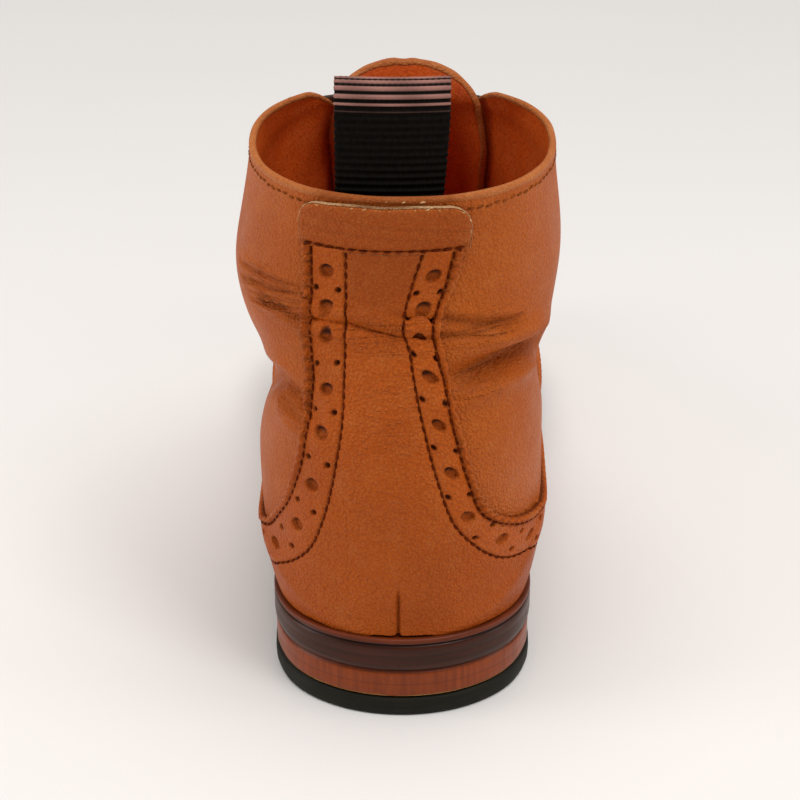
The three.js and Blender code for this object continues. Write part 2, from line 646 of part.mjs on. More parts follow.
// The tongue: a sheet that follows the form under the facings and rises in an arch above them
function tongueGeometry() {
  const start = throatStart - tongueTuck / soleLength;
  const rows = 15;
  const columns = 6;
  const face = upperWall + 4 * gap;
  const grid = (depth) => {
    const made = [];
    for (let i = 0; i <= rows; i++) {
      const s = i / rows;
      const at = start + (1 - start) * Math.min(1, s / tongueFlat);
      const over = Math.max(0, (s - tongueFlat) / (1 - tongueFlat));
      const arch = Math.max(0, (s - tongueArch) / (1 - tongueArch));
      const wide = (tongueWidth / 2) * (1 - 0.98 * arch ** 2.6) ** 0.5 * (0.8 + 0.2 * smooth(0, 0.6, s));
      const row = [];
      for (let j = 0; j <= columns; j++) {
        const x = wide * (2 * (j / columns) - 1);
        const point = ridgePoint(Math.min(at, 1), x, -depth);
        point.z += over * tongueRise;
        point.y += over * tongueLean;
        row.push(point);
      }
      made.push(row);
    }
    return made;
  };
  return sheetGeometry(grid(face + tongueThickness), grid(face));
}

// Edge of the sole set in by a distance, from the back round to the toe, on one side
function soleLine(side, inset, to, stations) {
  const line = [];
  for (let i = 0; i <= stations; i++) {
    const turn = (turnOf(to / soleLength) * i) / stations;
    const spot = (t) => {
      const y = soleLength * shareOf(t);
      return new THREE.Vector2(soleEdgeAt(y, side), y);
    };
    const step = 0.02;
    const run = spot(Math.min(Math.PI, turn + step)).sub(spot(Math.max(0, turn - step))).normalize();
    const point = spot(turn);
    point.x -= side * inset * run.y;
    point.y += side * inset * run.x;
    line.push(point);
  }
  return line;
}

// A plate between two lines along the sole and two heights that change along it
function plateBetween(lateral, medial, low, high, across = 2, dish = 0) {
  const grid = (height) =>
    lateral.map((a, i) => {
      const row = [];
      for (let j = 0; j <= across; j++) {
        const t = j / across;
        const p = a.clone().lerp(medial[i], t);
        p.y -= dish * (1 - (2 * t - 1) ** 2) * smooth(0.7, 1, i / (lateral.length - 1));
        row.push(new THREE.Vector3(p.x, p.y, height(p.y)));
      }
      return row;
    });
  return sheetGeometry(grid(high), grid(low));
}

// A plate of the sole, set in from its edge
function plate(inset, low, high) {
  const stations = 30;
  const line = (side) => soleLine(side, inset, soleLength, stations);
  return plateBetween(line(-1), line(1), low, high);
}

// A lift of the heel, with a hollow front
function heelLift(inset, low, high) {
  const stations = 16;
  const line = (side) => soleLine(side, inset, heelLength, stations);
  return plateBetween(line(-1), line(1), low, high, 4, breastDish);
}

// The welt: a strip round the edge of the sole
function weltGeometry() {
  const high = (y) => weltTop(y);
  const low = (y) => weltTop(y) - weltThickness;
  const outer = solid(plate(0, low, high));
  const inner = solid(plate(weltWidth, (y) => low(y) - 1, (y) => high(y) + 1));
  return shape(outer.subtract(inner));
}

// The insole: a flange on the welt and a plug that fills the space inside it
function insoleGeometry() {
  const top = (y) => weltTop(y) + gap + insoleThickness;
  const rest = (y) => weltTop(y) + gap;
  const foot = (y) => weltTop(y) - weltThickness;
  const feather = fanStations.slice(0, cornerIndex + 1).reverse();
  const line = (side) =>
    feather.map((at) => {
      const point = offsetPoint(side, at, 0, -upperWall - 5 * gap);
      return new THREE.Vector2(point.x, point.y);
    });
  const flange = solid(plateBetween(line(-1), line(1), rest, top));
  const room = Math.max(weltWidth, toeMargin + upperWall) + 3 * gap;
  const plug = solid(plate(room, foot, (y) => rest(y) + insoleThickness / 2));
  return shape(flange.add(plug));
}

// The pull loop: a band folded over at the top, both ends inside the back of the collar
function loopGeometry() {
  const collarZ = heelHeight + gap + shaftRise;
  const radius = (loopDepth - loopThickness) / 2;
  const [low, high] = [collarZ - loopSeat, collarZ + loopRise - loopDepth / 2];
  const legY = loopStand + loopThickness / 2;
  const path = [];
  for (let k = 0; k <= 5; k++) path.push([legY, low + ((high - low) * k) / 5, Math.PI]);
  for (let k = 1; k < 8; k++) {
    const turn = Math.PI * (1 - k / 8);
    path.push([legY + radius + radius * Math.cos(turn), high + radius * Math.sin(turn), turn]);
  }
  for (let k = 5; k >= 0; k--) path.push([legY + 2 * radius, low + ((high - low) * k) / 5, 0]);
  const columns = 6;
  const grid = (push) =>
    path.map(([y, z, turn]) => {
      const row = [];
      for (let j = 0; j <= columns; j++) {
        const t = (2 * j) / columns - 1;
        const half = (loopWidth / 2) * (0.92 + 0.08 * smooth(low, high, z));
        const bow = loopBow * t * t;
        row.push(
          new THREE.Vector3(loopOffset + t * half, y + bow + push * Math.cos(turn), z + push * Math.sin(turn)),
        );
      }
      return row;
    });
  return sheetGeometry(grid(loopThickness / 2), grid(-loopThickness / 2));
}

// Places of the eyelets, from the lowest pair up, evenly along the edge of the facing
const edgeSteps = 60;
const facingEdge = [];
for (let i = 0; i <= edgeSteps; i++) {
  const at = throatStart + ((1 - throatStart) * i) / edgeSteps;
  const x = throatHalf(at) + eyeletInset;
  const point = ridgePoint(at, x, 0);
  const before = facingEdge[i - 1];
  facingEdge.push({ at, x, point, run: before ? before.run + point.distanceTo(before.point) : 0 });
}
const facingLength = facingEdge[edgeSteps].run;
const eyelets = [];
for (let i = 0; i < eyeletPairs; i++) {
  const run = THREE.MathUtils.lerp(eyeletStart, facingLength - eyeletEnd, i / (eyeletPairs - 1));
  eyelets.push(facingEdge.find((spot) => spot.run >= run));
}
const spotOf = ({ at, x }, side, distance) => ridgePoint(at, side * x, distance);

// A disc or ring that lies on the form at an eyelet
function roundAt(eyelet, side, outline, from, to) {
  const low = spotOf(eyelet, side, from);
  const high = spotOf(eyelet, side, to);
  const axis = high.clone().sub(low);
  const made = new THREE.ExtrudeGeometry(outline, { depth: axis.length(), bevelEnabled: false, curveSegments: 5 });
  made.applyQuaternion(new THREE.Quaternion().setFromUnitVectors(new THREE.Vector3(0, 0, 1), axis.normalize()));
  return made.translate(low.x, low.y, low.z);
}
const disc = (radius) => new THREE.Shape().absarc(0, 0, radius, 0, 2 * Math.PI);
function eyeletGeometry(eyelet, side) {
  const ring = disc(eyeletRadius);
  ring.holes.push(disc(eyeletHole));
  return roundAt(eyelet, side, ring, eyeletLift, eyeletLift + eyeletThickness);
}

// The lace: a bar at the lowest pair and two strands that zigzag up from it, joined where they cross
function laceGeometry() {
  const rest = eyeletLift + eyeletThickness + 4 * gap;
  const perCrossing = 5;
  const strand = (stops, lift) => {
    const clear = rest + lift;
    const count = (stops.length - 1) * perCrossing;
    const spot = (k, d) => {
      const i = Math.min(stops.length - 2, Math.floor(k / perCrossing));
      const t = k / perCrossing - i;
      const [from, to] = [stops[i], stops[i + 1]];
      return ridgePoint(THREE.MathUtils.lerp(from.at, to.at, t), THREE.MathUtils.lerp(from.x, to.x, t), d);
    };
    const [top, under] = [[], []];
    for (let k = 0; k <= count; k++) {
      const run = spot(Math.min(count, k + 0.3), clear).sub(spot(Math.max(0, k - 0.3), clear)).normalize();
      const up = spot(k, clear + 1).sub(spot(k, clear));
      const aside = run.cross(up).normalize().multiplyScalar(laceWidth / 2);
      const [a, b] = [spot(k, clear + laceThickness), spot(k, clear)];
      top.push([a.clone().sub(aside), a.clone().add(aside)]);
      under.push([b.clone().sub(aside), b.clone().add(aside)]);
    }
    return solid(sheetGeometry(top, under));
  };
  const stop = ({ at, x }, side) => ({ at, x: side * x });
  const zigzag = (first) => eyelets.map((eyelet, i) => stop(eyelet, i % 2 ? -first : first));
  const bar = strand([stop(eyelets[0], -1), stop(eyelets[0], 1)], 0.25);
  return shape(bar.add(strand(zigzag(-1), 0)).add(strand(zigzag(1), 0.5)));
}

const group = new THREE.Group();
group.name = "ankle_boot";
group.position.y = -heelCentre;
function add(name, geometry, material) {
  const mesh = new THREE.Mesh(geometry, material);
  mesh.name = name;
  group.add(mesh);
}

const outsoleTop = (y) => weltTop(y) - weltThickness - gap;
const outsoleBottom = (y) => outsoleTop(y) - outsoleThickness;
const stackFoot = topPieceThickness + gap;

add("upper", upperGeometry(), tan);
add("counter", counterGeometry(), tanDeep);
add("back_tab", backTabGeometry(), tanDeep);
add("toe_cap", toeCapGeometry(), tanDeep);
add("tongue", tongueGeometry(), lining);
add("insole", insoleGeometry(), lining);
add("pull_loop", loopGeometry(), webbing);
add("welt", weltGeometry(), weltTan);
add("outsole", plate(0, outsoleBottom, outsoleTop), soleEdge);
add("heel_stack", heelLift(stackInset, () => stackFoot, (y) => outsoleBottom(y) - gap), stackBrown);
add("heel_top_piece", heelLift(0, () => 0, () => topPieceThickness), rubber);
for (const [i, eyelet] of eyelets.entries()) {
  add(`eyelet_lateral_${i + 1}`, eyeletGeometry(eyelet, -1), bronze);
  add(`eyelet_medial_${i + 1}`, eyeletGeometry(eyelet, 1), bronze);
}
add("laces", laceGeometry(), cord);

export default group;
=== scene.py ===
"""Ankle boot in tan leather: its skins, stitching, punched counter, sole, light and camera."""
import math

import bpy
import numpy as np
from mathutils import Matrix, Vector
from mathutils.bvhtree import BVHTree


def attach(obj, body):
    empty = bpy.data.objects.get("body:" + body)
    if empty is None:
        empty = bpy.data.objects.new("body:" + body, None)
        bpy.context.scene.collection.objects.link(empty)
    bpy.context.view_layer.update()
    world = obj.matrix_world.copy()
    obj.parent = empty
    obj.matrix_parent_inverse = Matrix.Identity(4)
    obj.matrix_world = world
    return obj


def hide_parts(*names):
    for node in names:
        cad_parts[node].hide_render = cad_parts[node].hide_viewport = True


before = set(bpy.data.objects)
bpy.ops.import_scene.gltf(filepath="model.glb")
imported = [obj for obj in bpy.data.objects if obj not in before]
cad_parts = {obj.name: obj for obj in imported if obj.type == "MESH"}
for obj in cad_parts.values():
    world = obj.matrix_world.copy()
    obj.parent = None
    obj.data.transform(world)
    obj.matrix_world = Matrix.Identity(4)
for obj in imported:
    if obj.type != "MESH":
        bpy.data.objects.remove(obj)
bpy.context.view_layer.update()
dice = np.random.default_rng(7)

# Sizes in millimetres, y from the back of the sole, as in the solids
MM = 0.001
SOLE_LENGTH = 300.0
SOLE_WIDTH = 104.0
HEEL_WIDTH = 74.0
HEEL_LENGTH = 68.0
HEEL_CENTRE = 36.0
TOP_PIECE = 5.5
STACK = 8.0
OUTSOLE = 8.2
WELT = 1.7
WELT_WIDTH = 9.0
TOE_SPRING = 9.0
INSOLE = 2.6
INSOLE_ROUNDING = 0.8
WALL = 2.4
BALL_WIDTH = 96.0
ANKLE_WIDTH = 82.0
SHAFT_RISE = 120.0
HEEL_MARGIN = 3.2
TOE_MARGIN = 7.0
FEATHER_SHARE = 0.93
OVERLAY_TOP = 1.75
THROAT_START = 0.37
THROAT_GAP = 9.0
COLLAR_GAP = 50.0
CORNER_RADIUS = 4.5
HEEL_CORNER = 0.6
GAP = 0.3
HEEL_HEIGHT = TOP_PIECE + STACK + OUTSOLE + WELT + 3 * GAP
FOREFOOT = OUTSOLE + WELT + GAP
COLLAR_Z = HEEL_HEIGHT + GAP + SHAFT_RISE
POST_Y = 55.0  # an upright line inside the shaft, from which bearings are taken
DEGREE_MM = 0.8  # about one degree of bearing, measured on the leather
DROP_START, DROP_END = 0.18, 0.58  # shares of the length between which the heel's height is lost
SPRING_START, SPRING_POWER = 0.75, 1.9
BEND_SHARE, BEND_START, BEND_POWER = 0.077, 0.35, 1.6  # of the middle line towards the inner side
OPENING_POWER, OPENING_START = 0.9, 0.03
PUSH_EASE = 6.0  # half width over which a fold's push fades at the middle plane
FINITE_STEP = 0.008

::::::

■ **Written task**
Find all lines where the word "data" appears. Copy them.

■ **Task answer**
    empty = bpy.data.objects.get("body:" + body)
        empty = bpy.data.objects.new("body:" + body, None)
before = set(bpy.data.objects)
imported = [obj for obj in bpy.data.objects if obj not in before]
    obj.data.transform(world)
        bpy.data.objects.remove(obj)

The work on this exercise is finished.